通信録: 目撃してしまった・・・
大変な場面の目撃者になってしまった。
旧東海道を歩いて近くの銭湯(江戸の黒湯天然温泉:天神湯)へ向かっていた。 月に一度は内風呂ではなく温泉に行きたい。ほぼ毎月実行している。 湯の場で寛ぐ人々が醸し出す空気が好きなのだ。 旧東海道が山手通りを横切る信号を渡れば左手にそれは在る。 赤で信号待ちをしている者が7~8人。その後ろに立った。目の前山手通りを車が走り抜けてゆく。 と、山手通り側の信号が黄色だったのだろう、向こう側の車線を左手から、 一台のバンが赤信号になる前に通過しようとしてスピードを上げてやって来るのが見えた。 ちょうどその時、向こう側からこちらへ向かって一人の老人が渡り始めた。

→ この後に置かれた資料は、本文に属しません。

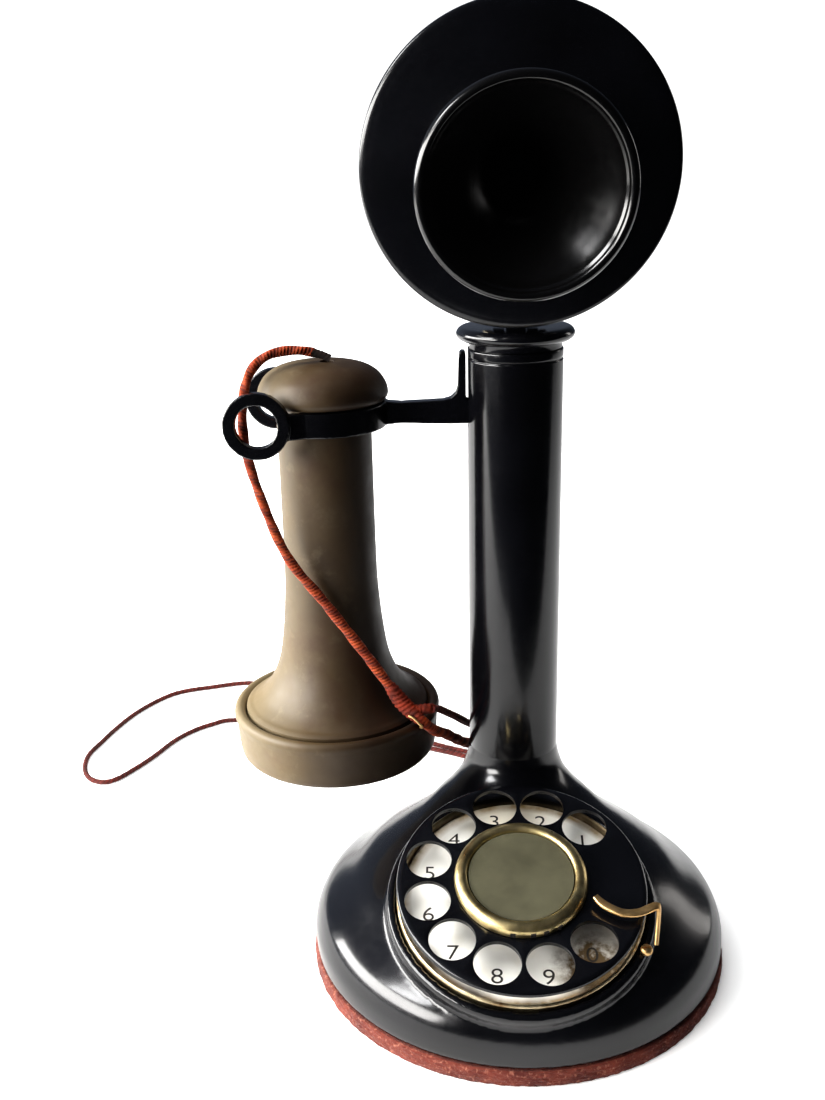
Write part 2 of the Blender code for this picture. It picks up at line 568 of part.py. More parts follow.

まだ、横断する歩行者用の信号は青になっていなかったと思う。車側は黄色信号だったと思う。双方が先を急いでの行動だろう。 引き返せ!と声をかける間もなく、ドンという音、キーンという急ブレーキの音、グチャッという音、ズズウーというタイヤが道路を滑る音、四つの音がまるで同時に聞こえた。降りてきた運転者の若者、両側で信号待ちしていた歩行者たち、近隣の人々、赤信号になって停車している他の車の運転手。たちまち、人の山になった。道路には打ち付けられて頭部からの出血の川に意識なく倒れている老人。110番、119番、何人かが電話している。 そこへ、若い女性が走ってきた。「おじいちゃん!」と言ったきり絶句している。娘か息子の妻だろう。老人は家のすぐ近くまで来ていたのだ。 老人を跳ねたバンを見ると、花屋の社名が見えた。開いたドアから、旧ブレーキで散乱した豪華な花が覗いている。クリスマス前の繁忙期、配達を急いでいたのだろう。 倒れた老人から10M離れたところに転がっている松葉杖、しっかり抱えているもう一本の松葉杖。 あゝ、老人は最近か以前からか、脚が悪く松葉杖をついていたのだ。約30Mの横断に時間を要す、少しでも早く渡り始めたい・・・そんな事情の中で、一歩早めに横断を開始したのだ。 跳ねた若者はもう間もなく赤に変わるギリギリ直前に、速度を上げて通過しようとした。もちろん危険運転だ。 老人は青になる前に渡り始めた。もちろん危険横断だ。けれど・・・・・・けれど、、、 【添付写真はグーグルアースで検索プリント】
誰が、何が悪いのか?救急車が来るまで、何かが出来るわけではない「たそがれ野郎」は、そこに留まっていた。ストレッチャーに載った老人は呼吸してなかったように思う。 明日、近くの人に訊いてみよう。ご老人の命はご無事だったでしょうか?今回の事故は98%車に責任がある。黄色で加速したらアカンよ!!止まってくれよ。
ふと、裁判員制度を思った。ゆえある不幸な罪、人を裁く・・・・・・ ふと、震災の東北を想う。目の前で、夫が妻が、子が親が、 流されたという人々・・・・・・ 頑張れ、乗り越えろ、などと言っても・・・・・・戦争とはこうした事態の恒常化・全体化に違いない。